Raw data

==================================================

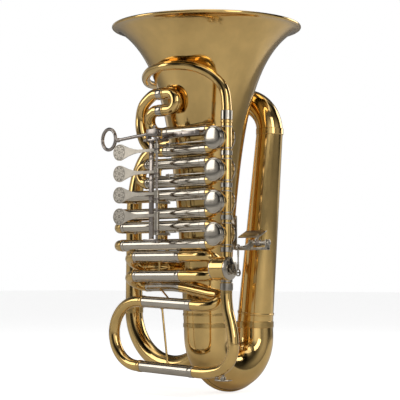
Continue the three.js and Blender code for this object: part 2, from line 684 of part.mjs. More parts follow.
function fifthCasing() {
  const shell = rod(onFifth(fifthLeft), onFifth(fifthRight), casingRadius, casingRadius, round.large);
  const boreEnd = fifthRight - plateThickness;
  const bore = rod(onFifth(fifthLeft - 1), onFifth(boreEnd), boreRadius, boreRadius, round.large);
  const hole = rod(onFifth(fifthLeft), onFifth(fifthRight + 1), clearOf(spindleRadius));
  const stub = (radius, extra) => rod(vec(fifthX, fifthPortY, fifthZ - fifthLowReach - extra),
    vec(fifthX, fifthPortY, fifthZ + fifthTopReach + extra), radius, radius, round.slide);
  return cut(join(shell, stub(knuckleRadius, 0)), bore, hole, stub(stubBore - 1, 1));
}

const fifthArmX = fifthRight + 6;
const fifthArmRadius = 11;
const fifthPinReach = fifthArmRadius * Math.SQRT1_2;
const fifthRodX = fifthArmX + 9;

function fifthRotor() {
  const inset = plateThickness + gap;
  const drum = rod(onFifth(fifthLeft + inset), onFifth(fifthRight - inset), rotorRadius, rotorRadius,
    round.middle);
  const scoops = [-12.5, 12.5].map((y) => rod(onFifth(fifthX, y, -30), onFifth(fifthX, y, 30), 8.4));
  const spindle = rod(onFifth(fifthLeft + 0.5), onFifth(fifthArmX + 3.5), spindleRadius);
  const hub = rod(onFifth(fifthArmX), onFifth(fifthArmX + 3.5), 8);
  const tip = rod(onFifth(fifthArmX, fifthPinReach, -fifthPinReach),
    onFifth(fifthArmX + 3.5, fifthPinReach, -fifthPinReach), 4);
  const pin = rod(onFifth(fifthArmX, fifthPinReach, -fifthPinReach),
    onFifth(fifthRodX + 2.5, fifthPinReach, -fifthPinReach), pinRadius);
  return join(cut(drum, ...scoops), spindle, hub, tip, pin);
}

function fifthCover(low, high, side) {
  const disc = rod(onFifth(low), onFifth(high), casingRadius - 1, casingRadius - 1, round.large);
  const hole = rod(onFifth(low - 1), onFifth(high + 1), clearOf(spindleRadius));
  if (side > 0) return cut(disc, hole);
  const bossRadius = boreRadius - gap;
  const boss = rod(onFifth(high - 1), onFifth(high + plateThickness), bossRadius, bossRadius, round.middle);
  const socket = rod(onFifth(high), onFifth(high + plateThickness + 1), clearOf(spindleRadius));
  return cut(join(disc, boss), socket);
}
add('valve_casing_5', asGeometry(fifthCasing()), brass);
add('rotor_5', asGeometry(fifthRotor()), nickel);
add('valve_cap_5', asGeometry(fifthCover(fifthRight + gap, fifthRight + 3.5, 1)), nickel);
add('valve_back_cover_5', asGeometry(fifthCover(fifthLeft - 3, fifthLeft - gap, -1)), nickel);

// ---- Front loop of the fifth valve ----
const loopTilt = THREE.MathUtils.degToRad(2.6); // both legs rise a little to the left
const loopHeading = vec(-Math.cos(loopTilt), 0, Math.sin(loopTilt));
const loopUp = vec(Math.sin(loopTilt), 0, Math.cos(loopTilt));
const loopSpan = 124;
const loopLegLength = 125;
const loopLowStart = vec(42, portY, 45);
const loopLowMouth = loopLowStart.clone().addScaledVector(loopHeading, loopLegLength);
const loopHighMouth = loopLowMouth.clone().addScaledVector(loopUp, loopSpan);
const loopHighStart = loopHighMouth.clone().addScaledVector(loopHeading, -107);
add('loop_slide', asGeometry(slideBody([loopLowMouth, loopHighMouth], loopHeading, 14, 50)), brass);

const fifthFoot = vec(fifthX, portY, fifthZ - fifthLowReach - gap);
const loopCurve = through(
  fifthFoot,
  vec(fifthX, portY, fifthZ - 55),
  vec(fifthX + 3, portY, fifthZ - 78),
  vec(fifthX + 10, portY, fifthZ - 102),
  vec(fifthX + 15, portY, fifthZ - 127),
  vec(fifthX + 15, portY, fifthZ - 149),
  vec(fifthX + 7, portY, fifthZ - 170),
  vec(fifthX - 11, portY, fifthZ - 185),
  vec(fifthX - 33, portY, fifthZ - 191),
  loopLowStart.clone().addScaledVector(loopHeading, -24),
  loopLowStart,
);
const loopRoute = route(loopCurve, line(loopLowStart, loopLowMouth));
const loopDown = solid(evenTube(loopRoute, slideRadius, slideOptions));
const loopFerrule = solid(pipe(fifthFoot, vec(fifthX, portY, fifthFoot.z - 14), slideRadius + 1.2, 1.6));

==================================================

Task to carry out
Please write out the material word for word from its first line through the line holding "const fifthRodX = fifthArmX + 9;", including both, and no line past it.

Exercise response
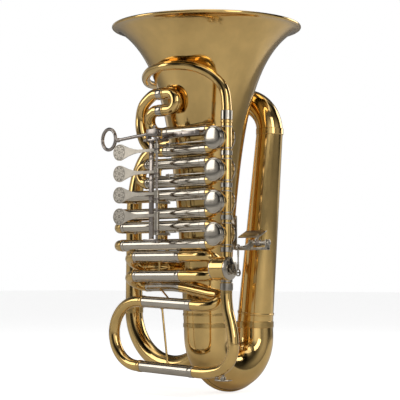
Continue the three.js and Blender code for this object: part 2, from line 684 of part.mjs. More parts follow.
function fifthCasing() {
  const shell = rod(onFifth(fifthLeft), onFifth(fifthRight), casingRadius, casingRadius, round.large);
  const boreEnd = fifthRight - plateThickness;
  const bore = rod(onFifth(fifthLeft - 1), onFifth(boreEnd), boreRadius, boreRadius, round.large);
  const hole = rod(onFifth(fifthLeft), onFifth(fifthRight + 1), clearOf(spindleRadius));
  const stub = (radius, extra) => rod(vec(fifthX, fifthPortY, fifthZ - fifthLowReach - extra),
    vec(fifthX, fifthPortY, fifthZ + fifthTopReach + extra), radius, radius, round.slide);
  return cut(join(shell, stub(knuckleRadius, 0)), bore, hole, stub(stubBore - 1, 1));
}

const fifthArmX = fifthRight + 6;
const fifthArmRadius = 11;
const fifthPinReach = fifthArmRadius * Math.SQRT1_2;
const fifthRodX = fifthArmX + 9;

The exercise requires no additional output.